Opponents of the court’s order, including Apple’s Tim Cook, are using the loaded term “backdoor” to refer to the court’s proposed software update. Encryption backdoors have been a pipe dream for intrusive governments for decades. However, virtually everyone agrees that there is no way to create such backdoors without undermining security and privacy.

Until this week, discussions about removing the auto-erase and delay features of passcodes have never considered such an alteration to be a backdoor. Uses of the term to refer to the order in this case are thus misleading. This order does not require Apple to hand over a key to its encryption that could be used on other devices.

Another objection is that the court’s order could set a new precedent requiring aid from technology manufacturers in future cases. But this is not new precedent; this is old precedent. The All Writs Act derives from the Founders’ acknowledgment that sometimes courts require aid from third parties to administer justice. To the extent that Apple and other phone manufactures worry they may be asked to help law enforcement in the future, the Supreme Court set that precedent in a 1977 case called United States v. New York Telephone Co.
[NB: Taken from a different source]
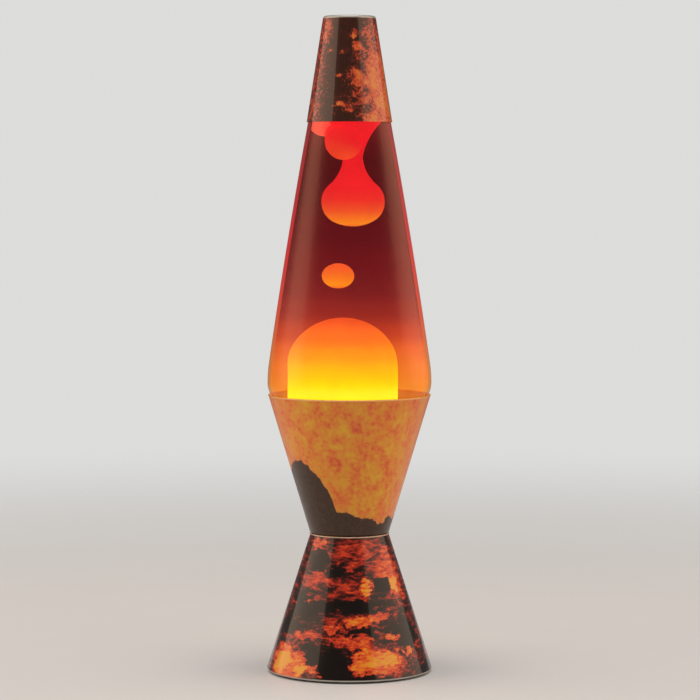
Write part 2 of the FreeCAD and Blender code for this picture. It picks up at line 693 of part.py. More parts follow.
def make_bulb_shell():
    heights = [f"bulb_first_turn + {turn} * thread_pitch" for turn in range(BULB_TURNS + 1)]
    return turned_piece("bulb_screw_shell", [
        ("bulb_shell_lip", "bulb_shell_low"),
        ("bulb_shell_root", "bulb_shell_low + bulb_shell_edge"),
        *[("bulb_shell_root", height, "thread_round") for height in heights[:-1]],
        ("bulb_shell_root", heights[-1]),
        ("bulb_shell_root", "bulb_shell_high"),
        ("bulb_shell_bore", "bulb_shell_high"),
        ("bulb_shell_bore", "bulb_shell_low + bulb_shell_inner_edge"),
        ("bulb_shell_lip", "bulb_shell_low + bulb_insulator_seat"),
    ])


def make_bulb_insulator():
    return turned_piece("bulb_insulator", [
        ("bulb_contact_radius", "bulb_insulator_low"),
        ("bulb_insulator_radius", "bulb_insulator_low"),
        ("bulb_shell_lip", "bulb_shell_low"),
        ("bulb_shell_lip", "bulb_shell_low + bulb_insulator_seat"),
        ("bulb_contact_radius", "bulb_shell_low + bulb_insulator_seat"),
    ])


def make_bulb_contact():
    return turned_piece("bulb_contact", [
        ("0", "bulb_tip", "2 * bulb_contact_radius"),
        ("bulb_contact_radius", "bulb_insulator_low"),
        ("bulb_contact_radius", "bulb_shell_low + bulb_insulator_seat"),
        ("0", "bulb_shell_low + bulb_insulator_seat"),
    ])


def make_bulb_stem():
    return turned_piece("bulb_stem", [
        ("0", "stem_low"),
        ("stem_flare", "stem_low"),
        ("stem_flare", "stem_low + bulb_wall"),
        ("stem_radius", "stem_neck"),
        ("stem_radius", "stem_top"),
        ("0", "stem_top"),
    ])


def make_bulb_leads():
    """Two wires that rise from the stem and spread to the filament's ends."""
    body = new_body("bulb_leads")
    sketch = new_sketch(body, "lead_sketch")
    outline(sketch, [
        ("lead_start", "stem_top"),
        ("lead_start + wire_size", "stem_top"),
        ("lead_start + wire_size", "lead_bend"),
        ("lead_spread + wire_size", "filament_height"),
        ("lead_spread", "filament_height"),
        ("lead_start", "lead_bend + wire_size / 2"),
    ])
    lead = extruded(body, "lead", sketch, "wire_size", astride=True)
    mirrored(body, "lead_pair", [lead])
    return keep(body, "bulb_leads")


def make_filament():
    """The coiled filament as a slim arc between the tops of the two leads."""
    body = new_body("bulb_filament")
    sketch = new_sketch(body, "filament_sketch")
    reach = "lead_spread + wire_size"
    top = "filament_height + filament_size"
    outline(sketch, [
        ("-(" + reach + ")", "filament_height", "-filament_round"),
        (reach, "filament_height"),
        (reach, top, "filament_round"),
        ("-(" + reach + ")", top),
    ])
    extruded(body, "filament_arc", sketch, "filament_size", astride=True)
    return keep(body, "bulb_filament")


# ---------------------------------------------------------------- globe
def globe_inside_corners():
    """The globe's inner face from its floor up to the liquid's surface, seen as the edge of the contents."""
    return [
        ("0", "globe_floor"),
        ("globe_floor_radius", "globe_floor", "globe_heel_round"),
        ("globe_inner_heel_radius", "globe_inner_heel"),
        ("globe_low_radius - globe_wall", "globe_low_corner", "globe_low_round - globe_wall"),
        ("globe_radius - globe_wall", "globe_middle", "globe_high_round - globe_wall"),
        ("globe_high_radius - globe_wall", "globe_high_corner", "globe_side_round - globe_wall"),
        ("globe_cap_radius - globe_wall", "cap_low"),
    ]


def make_globe_glass():
    inner = globe_inside_corners()
    inner_going_down = []
    for index in range(len(inner) - 1, 0, -1):
        arc_below = inner[index - 1][2:]
        inner_going_down.append((*inner[index][:2], *(f"-({radius})" for radius in arc_below)))
    return turned_piece("globe_glass", [
        ("0", "globe_punt"),
        ("globe_foot_radius", "globe_low"),
        ("globe_heel_radius", "globe_low", "globe_heel_round"),
        ("globe_heel_side", "globe_heel_height"),
        ("globe_low_radius", "globe_low_corner", "globe_low_round"),
        ("globe_radius", "globe_middle", "globe_high_round"),
        ("globe_high_radius", "globe_high_corner", "globe_side_round"),
        ("globe_cap_radius", "cap_low"),
        ("globe_shoulder_radius", "globe_shoulder_height", "globe_shoulder_round"),
        ("globe_neck_foot_radius", "globe_neck_foot"),
        ("globe_neck_radius", "globe_neck_height"),
        ("globe_neck_radius", "globe_lip_height"),
        ("globe_lip_radius", "globe_lip_height + globe_lip_edge"),
        ("globe_lip_radius", "globe_top - globe_lip_edge"),
        ("globe_lip_radius - globe_lip_edge", "globe_top"),
        ("globe_neck_bore", "globe_top"),
        ("globe_neck_bore", "globe_neck_foot"),
        ("globe_neck_foot_radius - globe_wall", "globe_inner_neck_foot", "-(globe_shoulder_round - globe_wall)"),
        ("globe_shoulder_radius - globe_wall", "globe_inner_shoulder"),
        *inner_going_down,
        ("0", "globe_floor"),
    ])


def make_globe_inside():
    """The space inside the globe up to the liquid's surface; it shapes the contents and isn't a piece."""
    side_fall = "(globe_cap_radius - globe_shoulder_radius) / (globe_inner_shoulder - cap_low)"
    surface = f"globe_cap_radius - globe_wall - {side_fall} * (fluid_level - cap_low)"
    body = new_body("globe_inside")
    turned(body, "globe_inside_turned", [*globe_inside_corners(), (surface, "fluid_level"), ("0", "fluid_level")])
    return body


def make_crown():
    """The fluted steel crown that seals the neck."""
    body = new_body("crown_closure")
    turned(body, "crown_turned", [
        ("crown_bore", "crown_low"),
        ("crown_skirt", "crown_low"),
        ("crown_shoulder", "crown_top - crown_edge", "crown_edge"),
        ("crown_shoulder - crown_edge", "crown_top"),
        ("0", "crown_top"),
        ("0", "crown_top - crown_sheet"),
        ("crown_bore", "crown_top - crown_sheet"),
    ])
    sketch = new_sketch(body, "flute_sketch", "XY_Plane")
    circle(sketch, "flute_ring", "0", "flute_radius")
    flute = cut_through(body, "flute", sketch, astride=True)
    repeated(body, "flutes", [flute], FLUTES)
    return keep(body, "crown_closure")


def make_crown_liner():
    return turned_piece("crown_liner", box_corners("0", "liner_radius", "globe_top", "crown_top - crown_sheet"))


def solid(kind, name, **formulas):
    """A Part primitive with every size bound to the sheet."""
    primitive = doc.addObject(kind, name)
    if kind == "Part::Ellipsoid":
        primitive.Angle1 = -90
    bind(primitive, **formulas)
    doc.recompute()
    return primitive


def mound_shape():
    """The wax mound before the globe's wall trims it: a round block under a flattened dome."""
    block = solid("Part::Cylinder", "mound_block", Radius="mound_radius", Height="mound_shoulder - globe_low",
                  Placement__Base__x="-mound_offset", Placement__Base__z="globe_low")
    dome = solid("Part::Ellipsoid", "mound_dome", Radius1="mound_dome", Radius2="mound_radius",
                 Radius3="mound_radius", Placement__Base__x="-mound_offset", Placement__Base__z="mound_shoulder")
    return joined("Part::Fuse", "mound", Base=block, Tool=dome)


def upper_shape():
    """The wax under the cap before the wall trims it: a floating pool, two lobes and a hanging column."""
    column = new_body("column")
    turned(column, "column_turned", [
        ("0", "column_tip", "column_tip_round"),
        ("column_side_radius", "column_side_height", "column_side_round"),
        ("column_radius", "column_middle", "column_shoulder_round"),
        ("column_shoulder_radius", "column_shoulder_height", "-column_waist_round"),
        ("column_waist_radius", "column_waist_height", "-column_flare_round"),
        ("column_flare_radius", "column_flare_height"),
        ("column_flare_radius", "wax_trim_height"),
        ("0", "wax_trim_height"),
    ])
    bind(column, Placement__Base__x="column_offset")
    pool = solid("Part::Cylinder", "pool", Radius="globe_cap_radius", Height="wax_trim_height - pool_low",
                 Placement__Base__z="pool_low")
    side_lobe = solid("Part::Sphere", "side_lobe", Radius="side_lobe_radius",
                      Placement__Base__x="-side_lobe_offset", Placement__Base__z="side_lobe_height")
    front_lobe = solid("Part::Sphere", "front_lobe", Radius="front_lobe_radius",
                       Placement__Base__x="-front_lobe_offset", Placement__Base__y="-front_lobe_forward",
                       Placement__Base__z="front_lobe_height")
    return joined("Part::MultiFuse", "upper", Shapes=[column, pool, side_lobe, front_lobe])


def make_contents():
    """The wax, the wire coil that lies in it, the free drop, and the liquid that fills the rest."""
    inside = make_globe_inside()
    mound = mound_shape()
    upper = upper_shape()
    keep(joined("Part::Common", "mound_in_globe", Base=mound, Tool=inside), "wax_mound")
    keep(joined("Part::Common", "upper_in_globe", Base=upper, Tool=inside), "wax_upper")
    keep(solid("Part::Torus", "coil", Radius1="coil_ring", Radius2="coil_radius",
               Placement__Base__z="globe_floor + coil_radius + coil_clearance"), "wax_coil")
    keep(solid("Part::Ellipsoid", "drop", Radius1="drop_half_height", Radius2="drop_radius",
               Radius3="drop_radius", Placement__Base__x="-drop_offset", Placement__Base__z="drop_height"),
         "wax_drop")
    path = solid("Part::Cylinder", "drop_path", Radius="drop_radius + drop_play",
                 Height="drop_height + drop_half_height + drop_rise + drop_play - drop_path_low",
                 Placement__Base__x="-drop_offset", Placement__Base__z="drop_path_low")
    not_liquid = joined("Part::MultiFuse", "not_liquid", Shapes=[mound, upper, path])
    keep(joined("Part::Cut", "liquid", Base=inside, Tool=not_liquid), "clear_fluid")


# ---------------------------------------------------------------- cap
def make_cap():
    return turned_piece("cap_cone", [
        ("cap_low_radius - cap_wall", "cap_low"),
        ("cap_low_radius", "cap_low"),
        ("cap_high_radius", "cap_high_corner", "cap_edge_round"),
        ("cap_high_radius - cap_edge_reach", "cap_top"),
        ("0", "cap_top"),
        ("0", "cap_top - cap_wall"),
        ("cap_high_radius - cap_edge_reach", "cap_top - cap_wall", "-(cap_edge_round - cap_wall)"),
        ("cap_high_radius - cap_wall", "cap_high_corner"),
    ])


# ---------------------------------------------------------------- checks and files
def check_document():
    """Stops the script if any object failed, or if a piece has no sound shape."""
    doc.recompute()
    for thing in doc.Objects:
        if "Invalid" in thing.State or "Error" in thing.State:
            raise RuntimeError(f"{thing.Name} failed: {thing.State}")
    for piece in parts:
        shape = piece.Shape
        if shape.isNull() or not shape.isValid() or not shape.Solids:
            raise RuntimeError(f"{piece.Label} has no valid solid")
        print(f"{piece.Label}: {len(shape.Solids)} solid(s), {shape.Volume:.1f} mm3")


def write_parts():
    os.makedirs("parts", exist_ok=True)
    for piece in parts:
        piece.Shape.exportStep(f"parts/{piece.Label}.step")


fill_sheet()
for make in (make_foot, make_cup, make_bracket, make_socket_body, make_socket_shell, make_socket_contact,
             make_terminals, make_socket_screw, make_bottom_plate, make_rubber_feet, make_bushing,
             make_bulb_glass, make_bulb_shell, make_bulb_insulator, make_bulb_contact, make_bulb_stem,
             make_bulb_leads, make_filament, make_globe_glass, make_crown, make_crown_liner, make_contents,
             make_cap):
    make()
check_document()
write_parts()
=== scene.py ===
"""Looks of a lit lava lamp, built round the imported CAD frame.

Lengths are metres, but the prints and looks work in millimetres of height. +Z is up and -Y is the front.
Angles round the lamp are degrees from the front, positive to the right as seen from there.
"""

import math

import bmesh
import bpy
import numpy as np
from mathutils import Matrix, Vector, noise


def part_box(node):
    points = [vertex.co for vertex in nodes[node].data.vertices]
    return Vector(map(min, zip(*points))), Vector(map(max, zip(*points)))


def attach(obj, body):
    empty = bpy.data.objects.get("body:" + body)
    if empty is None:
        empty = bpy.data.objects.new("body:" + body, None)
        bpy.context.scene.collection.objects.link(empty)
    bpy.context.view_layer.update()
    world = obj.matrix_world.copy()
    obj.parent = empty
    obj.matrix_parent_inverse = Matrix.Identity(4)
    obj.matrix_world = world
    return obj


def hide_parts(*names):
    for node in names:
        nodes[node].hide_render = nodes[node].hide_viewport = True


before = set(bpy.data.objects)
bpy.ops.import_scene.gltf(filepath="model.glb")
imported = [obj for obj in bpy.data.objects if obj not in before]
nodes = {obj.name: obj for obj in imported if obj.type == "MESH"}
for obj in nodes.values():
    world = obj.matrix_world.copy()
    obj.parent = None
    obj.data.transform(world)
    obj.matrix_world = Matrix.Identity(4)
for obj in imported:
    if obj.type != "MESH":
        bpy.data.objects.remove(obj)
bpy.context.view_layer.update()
scene = bpy.context.scene
MM = 0.001


# ---------------------------------------------------------------- colours
def tone(red, green, blue):
    """A display colour, each part 0 to 255, as the linear light that shows it."""
    parts = []
    for part in (red, green, blue):
        share = part / 255
        parts.append(share / 12.92 if share <= 0.04045 else ((share + 0.055) / 1.055) ** 2.4)
    return tuple(parts)


def between(stops, height):
    """The colour at a height, from a list of (height, colour) in rising order."""
    heights = [stop[0] for stop in stops]
    return tuple(float(np.interp(height, heights, [stop[1][part] for stop in stops])) for part in range(3))


# How bright the backdrop is that shows through the globe
BACKDROP = 0.72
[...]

A third objection is that the court’s order is a step down a slippery slope to pervasive and secret government surveillance of our electronic devices. This is lingering fear from the National Security Agency scandal projected onto a transparent and lawful process. The court’s order was issued publicly, is now being debated publicly, and, as noted above, was only made possible because of a previously issued warrant. Even were Farook alive to assert a Fourth Amendment challenge, there is no question that the government has probable cause to both seize and search his cell phone. Apple has no constitutional standing to assert dead Farook’s privacy rights.

In light of the foregoing, it is wrong for Apple to attempt to frustrate the FBI’s efforts to gain access to the content of Farook’s iPhone. The privacy concerns are unresponsive to the court’s order. The security need is patent. Complying with the order is not unreasonably burdensome. And there is no alternative. Apple has vowed to appeal; it should lose.